■ **What the exercise asks**: Reproduce exactly the opening lines of the listing, stopping after the line that contains "hub_to_roller = 6.4" and including it.

■ **Collected data**:

□ □ □ □

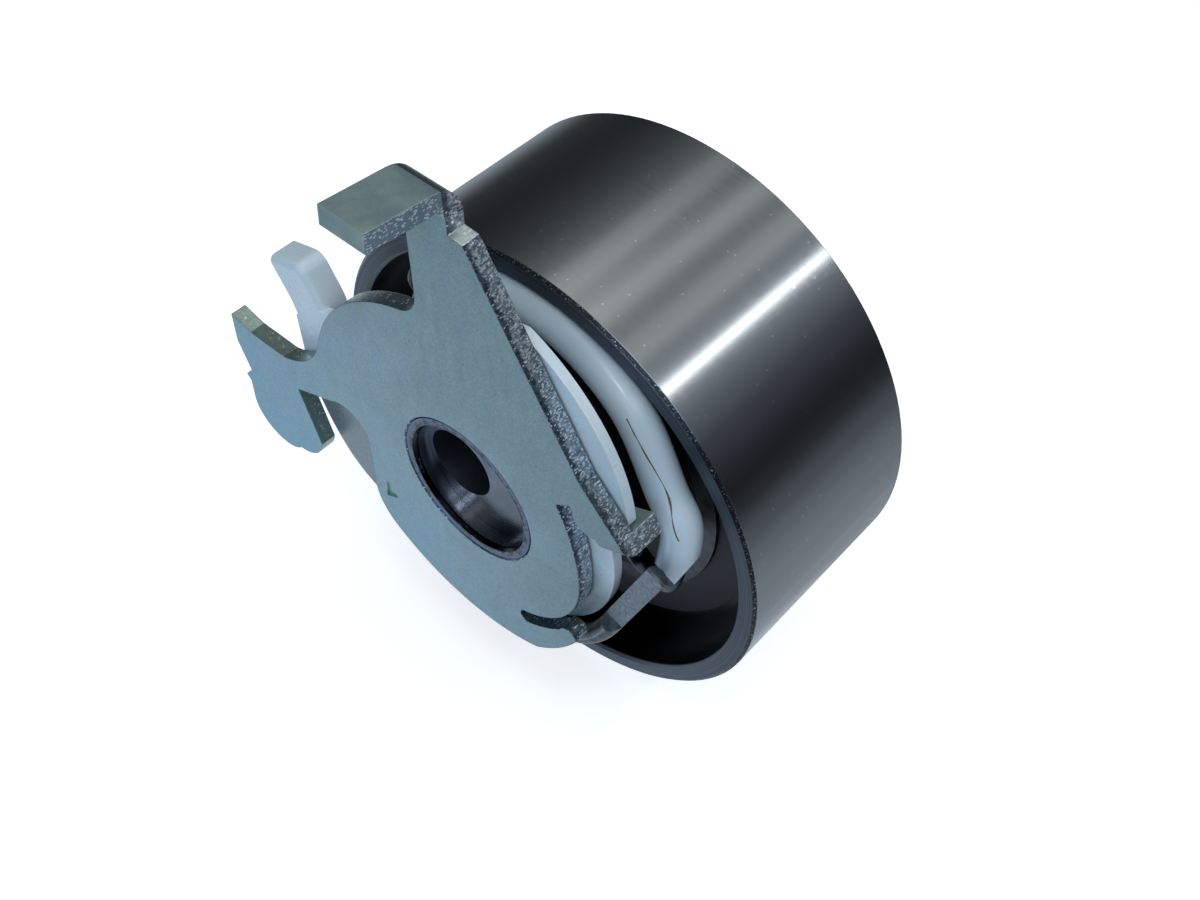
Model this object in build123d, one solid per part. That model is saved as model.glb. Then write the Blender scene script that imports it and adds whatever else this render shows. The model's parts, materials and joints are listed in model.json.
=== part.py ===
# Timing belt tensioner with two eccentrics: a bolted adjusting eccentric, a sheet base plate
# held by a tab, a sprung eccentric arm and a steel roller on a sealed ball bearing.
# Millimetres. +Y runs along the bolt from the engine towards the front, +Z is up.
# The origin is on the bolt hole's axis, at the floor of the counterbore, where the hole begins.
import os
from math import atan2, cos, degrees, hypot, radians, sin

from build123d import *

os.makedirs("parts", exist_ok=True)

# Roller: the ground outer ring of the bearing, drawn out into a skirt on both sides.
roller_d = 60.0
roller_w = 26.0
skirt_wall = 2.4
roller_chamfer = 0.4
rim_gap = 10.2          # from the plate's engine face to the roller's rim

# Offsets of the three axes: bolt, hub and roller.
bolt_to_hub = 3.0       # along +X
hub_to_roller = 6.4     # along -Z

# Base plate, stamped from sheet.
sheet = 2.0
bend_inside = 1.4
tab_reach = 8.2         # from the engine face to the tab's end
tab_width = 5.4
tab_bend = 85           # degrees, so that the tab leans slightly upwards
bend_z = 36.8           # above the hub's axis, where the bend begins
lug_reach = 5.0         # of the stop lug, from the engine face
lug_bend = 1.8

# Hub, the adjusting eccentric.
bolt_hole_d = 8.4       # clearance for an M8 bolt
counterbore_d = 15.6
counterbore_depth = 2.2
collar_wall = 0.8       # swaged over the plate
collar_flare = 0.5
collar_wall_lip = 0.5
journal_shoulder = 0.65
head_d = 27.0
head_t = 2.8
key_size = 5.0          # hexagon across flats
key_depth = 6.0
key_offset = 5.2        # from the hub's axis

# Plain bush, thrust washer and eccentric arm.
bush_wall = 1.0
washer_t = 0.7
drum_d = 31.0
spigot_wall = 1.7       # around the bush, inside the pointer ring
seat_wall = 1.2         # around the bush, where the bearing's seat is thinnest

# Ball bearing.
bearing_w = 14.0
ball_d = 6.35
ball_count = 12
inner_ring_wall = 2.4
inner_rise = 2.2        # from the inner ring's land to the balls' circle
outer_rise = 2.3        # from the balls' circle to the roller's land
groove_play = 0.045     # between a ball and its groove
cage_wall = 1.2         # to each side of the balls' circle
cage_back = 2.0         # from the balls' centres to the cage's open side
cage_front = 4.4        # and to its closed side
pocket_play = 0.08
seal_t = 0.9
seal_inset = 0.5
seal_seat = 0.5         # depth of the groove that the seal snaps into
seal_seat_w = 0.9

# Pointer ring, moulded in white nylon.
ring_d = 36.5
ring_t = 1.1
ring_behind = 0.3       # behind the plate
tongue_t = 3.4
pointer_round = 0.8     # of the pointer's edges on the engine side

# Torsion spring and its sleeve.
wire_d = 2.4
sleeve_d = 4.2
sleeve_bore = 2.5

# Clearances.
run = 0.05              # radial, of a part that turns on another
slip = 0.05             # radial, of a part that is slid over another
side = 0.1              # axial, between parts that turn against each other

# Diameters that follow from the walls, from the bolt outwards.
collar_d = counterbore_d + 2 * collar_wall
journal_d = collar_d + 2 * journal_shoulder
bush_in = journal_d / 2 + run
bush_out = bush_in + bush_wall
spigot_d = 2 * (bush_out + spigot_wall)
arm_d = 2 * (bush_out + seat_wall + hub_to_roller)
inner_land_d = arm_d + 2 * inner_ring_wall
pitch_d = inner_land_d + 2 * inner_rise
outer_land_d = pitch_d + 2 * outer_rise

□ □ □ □

■ **Output of the task**:
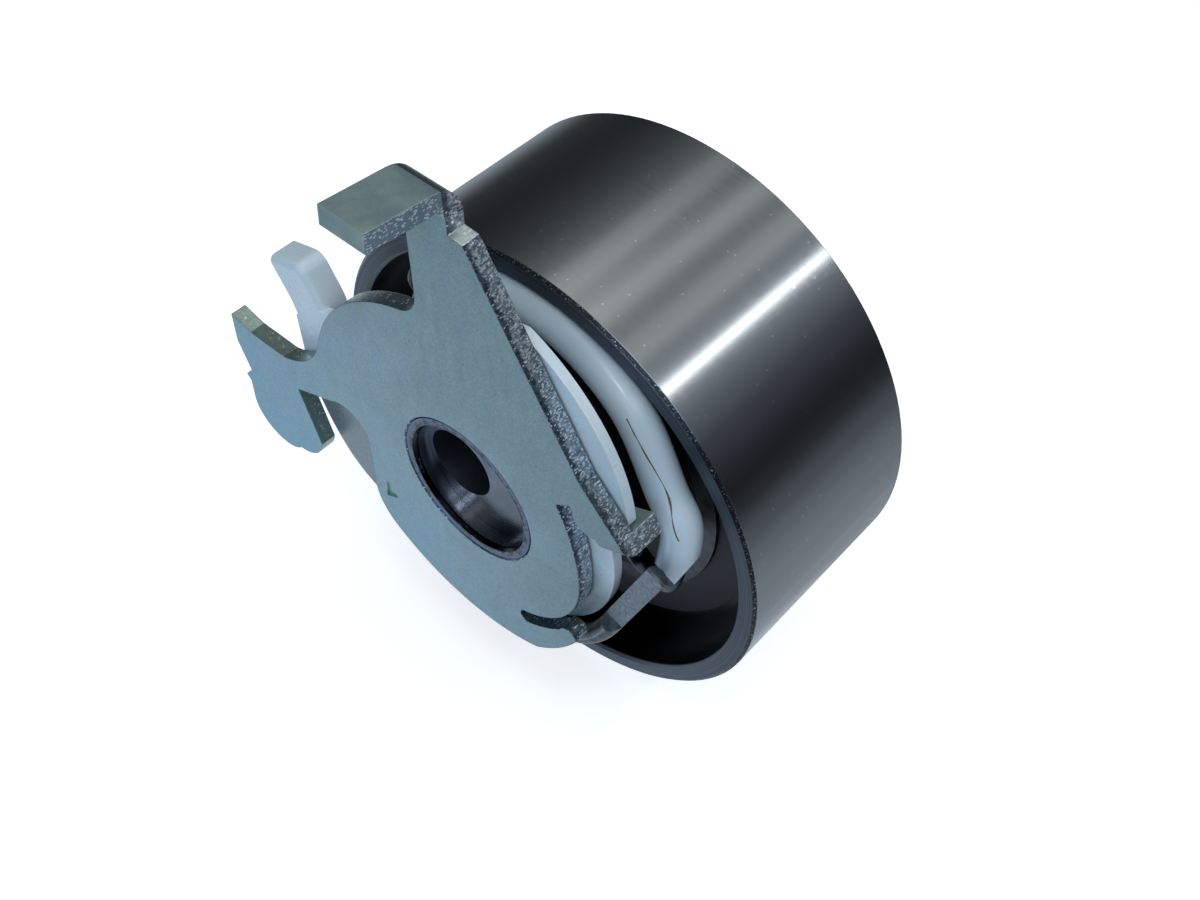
Model this object in build123d, one solid per part. That model is saved as model.glb. Then write the Blender scene script that imports it and adds whatever else this render shows. The model's parts, materials and joints are listed in model.json.
=== part.py ===
# Timing belt tensioner with two eccentrics: a bolted adjusting eccentric, a sheet base plate
# held by a tab, a sprung eccentric arm and a steel roller on a sealed ball bearing.
# Millimetres. +Y runs along the bolt from the engine towards the front, +Z is up.
# The origin is on the bolt hole's axis, at the floor of the counterbore, where the hole begins.
import os
from math import atan2, cos, degrees, hypot, radians, sin

from build123d import *

os.makedirs("parts", exist_ok=True)

# Roller: the ground outer ring of the bearing, drawn out into a skirt on both sides.
roller_d = 60.0
roller_w = 26.0
skirt_wall = 2.4
roller_chamfer = 0.4
rim_gap = 10.2          # from the plate's engine face to the roller's rim

# Offsets of the three axes: bolt, hub and roller.
bolt_to_hub = 3.0       # along +X
hub_to_roller = 6.4     # along -Z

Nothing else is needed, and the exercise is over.